Plate-based growth assay

Yeast growth assay was performed in 96-well plate format. Fresh overnight cultures were washed twice in water and inoculated in respective experimental medium. The plate was then incubated in a Tecan plate reader at 30 °C with agitation. Optical density at 600 nm was determined every 15 min during a period of 2 to 3 days. The growth curve parameters were deduced by R package grofit.48

Plate-based assay for reactive oxygen species production in vivo

Yeast cell cultures at stationary phase were added to 96-well plate.

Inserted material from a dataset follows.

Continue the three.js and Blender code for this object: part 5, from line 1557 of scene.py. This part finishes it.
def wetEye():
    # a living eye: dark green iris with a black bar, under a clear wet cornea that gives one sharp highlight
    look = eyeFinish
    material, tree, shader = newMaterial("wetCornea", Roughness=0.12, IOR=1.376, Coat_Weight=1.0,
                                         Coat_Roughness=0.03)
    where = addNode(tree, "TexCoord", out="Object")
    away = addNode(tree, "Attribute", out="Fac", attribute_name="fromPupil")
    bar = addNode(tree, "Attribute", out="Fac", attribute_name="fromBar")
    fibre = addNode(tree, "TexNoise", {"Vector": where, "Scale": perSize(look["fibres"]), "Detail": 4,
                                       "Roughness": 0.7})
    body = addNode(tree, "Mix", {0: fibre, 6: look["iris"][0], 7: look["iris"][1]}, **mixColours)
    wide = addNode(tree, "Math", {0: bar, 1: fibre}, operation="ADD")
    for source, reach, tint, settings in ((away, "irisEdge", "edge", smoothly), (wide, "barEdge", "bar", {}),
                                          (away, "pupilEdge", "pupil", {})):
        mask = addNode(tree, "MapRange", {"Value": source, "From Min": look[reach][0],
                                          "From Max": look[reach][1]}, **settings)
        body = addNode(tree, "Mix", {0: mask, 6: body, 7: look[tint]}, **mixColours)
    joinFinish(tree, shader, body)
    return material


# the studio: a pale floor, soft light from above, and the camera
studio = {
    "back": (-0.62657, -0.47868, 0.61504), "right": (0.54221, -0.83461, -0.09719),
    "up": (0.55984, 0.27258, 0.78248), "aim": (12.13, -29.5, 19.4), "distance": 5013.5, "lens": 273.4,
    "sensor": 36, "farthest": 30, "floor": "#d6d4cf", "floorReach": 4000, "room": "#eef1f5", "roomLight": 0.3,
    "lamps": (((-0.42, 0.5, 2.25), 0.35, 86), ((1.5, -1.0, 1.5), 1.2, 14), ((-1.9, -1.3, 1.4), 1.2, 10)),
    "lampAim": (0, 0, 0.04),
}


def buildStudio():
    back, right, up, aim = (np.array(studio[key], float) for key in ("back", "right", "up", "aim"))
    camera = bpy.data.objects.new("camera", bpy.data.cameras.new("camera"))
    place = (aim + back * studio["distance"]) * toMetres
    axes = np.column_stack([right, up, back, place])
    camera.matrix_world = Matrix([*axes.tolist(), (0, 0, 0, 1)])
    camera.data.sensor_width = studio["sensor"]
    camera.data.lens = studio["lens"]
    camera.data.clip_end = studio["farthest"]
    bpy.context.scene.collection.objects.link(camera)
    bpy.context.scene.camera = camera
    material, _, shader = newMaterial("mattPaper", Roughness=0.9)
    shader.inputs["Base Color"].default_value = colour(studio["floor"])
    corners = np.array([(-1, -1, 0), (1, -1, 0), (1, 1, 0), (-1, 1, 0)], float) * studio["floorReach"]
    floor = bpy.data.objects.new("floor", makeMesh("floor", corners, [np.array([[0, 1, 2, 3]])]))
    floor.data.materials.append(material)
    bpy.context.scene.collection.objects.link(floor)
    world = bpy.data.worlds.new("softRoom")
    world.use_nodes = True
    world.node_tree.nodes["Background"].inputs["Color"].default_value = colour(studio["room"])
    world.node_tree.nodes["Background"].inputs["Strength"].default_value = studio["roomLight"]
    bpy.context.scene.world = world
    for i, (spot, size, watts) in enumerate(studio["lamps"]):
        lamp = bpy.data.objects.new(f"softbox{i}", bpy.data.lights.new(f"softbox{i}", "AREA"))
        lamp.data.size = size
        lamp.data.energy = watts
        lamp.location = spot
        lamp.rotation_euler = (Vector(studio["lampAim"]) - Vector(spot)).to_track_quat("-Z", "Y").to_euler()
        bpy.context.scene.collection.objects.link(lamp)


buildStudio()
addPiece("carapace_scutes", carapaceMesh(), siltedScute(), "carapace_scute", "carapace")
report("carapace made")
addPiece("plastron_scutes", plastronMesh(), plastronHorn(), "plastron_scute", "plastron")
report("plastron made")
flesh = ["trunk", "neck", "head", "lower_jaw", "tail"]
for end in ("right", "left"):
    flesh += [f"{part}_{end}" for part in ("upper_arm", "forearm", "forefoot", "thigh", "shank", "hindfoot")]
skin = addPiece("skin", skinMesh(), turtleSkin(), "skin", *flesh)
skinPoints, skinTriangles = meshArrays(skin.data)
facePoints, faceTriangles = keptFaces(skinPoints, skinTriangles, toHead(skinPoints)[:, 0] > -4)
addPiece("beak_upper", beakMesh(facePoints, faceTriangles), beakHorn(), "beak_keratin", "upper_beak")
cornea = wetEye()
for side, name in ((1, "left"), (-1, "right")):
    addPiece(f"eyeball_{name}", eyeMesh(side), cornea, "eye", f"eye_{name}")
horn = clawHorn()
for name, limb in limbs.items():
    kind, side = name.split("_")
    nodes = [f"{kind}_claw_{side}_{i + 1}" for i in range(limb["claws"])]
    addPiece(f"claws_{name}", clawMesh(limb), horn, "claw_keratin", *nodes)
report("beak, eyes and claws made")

Two fluorescent dyes, CellROX deep red (total ROS, C10422, Life Technologies, Carlsbad, CA, USA) and MitoSOX (mitochondrial ROS, M36008, Life Technologies), were added separately to final concentrations of 5 μM. Hoechst 33342 (H3570, Life Technologies) was added to 5 μg/ml to monitor the cell density. The cultures were incubated at 30 °C with shaking on a Tecan plate reader. The fluorescence was monitored every 15 min for 25 h with fluorescence settings: CelROX, Ex/Em 640/665 nm; MitoSOX, Ex/Em: 510/580 nm; Hoechst 33342, Ex/Em: 350/461 nm. Band width was 10 nm. Fresh media with respective fluorescence dyes were used as blank controls for autofluorescence.

Cell volume measurement

Fresh overnight yeast culture was added at a ratio of 1:400 to SDC medium containing different amounts of D2O. On day 2, the mean cell volumes were determined with a Coulter counter after a 2,000-fold dilution.